The Railroad Street Historic District encompasses a cluster of commercial and railroad-related buildings at the traditional late 19th-century heart of St. Johnsbury, Vermont. It includes five commercial buildings and the town's 1883 union depot, and is reflective of the town's importance as a major railroad junction in northern New England. The district was listed on the National Register of Historic Places in 1974. It was subsumed by the larger St. Johnsbury Historic District in 1980.

Description and history

St. Johnsbury Welcome Center St. Johnsbury VT July 2018
Former St. Johnsbury Union Station

The town of St. Johnsbury was transformed in the mid-19th century into a bustling railroad service center by the arrival of both north-south and east-west railroad lines. The town's Union Station, a substantial brick French Chateau-style building, was built to accommodate the traffic of both the Connecticut and Passumpsic Railroad (which carried main-line passenger traffic between Boston and Montreal) and the St. Johnsbury and Lake Champlain Railroad, which served north Vermont to the west. Fires in 1892 and 1896 cleared commercial buildings northwest of the depot, at what is now the corner of Railroad Street and Eastern Avenue. New brick commercial buildings were built to replace those lost in the fires.

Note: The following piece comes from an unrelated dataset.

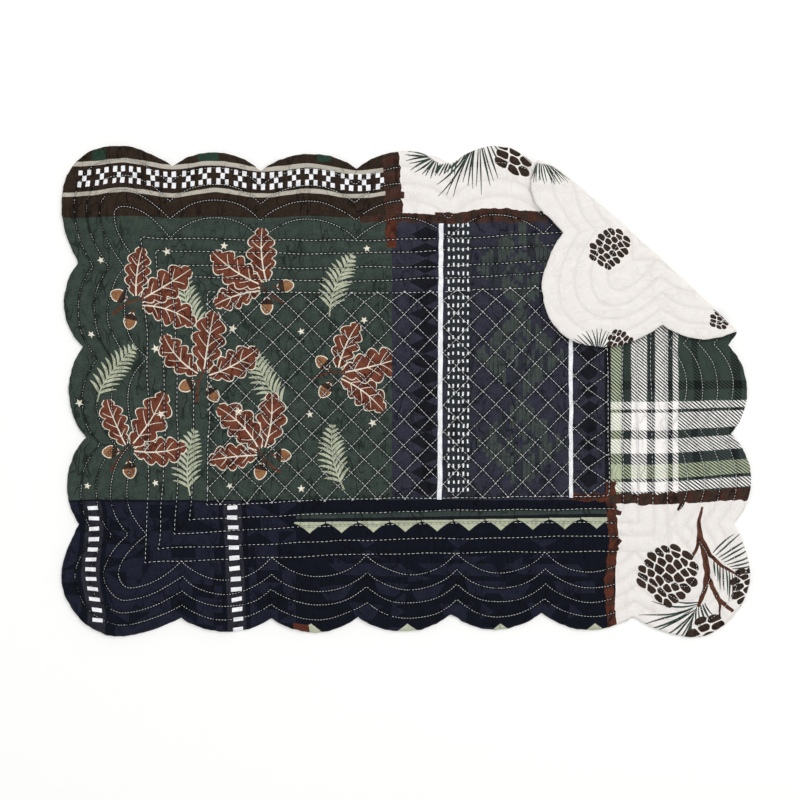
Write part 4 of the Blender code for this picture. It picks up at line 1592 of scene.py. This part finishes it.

The historic district includes, in addition to the 1883 depot, four buildings on the east side of Railroad Street, and one on the west side, all extending north from the junction with Eastern Avenue. It also includes Depot Square, a small grassy area between the depot and Railroad Street. The most architecturally prominent of the commercial buildings are the Citizens and Merchants Bank Blocks, a pair of similarly-styled Romanesque four-story blocks at the southern end of the row, which share an elaborate cornice and rows of arched windows. Both were designed by Lambert Packard, a prominent local architect who borrowed extensively from the Richardsonian Romanesque in the design of these buildings. On the west side of Railroad Street is the former New Avenue Hotel, also four stories in height, with a large round entry section at the corner of Railroad and Eastern.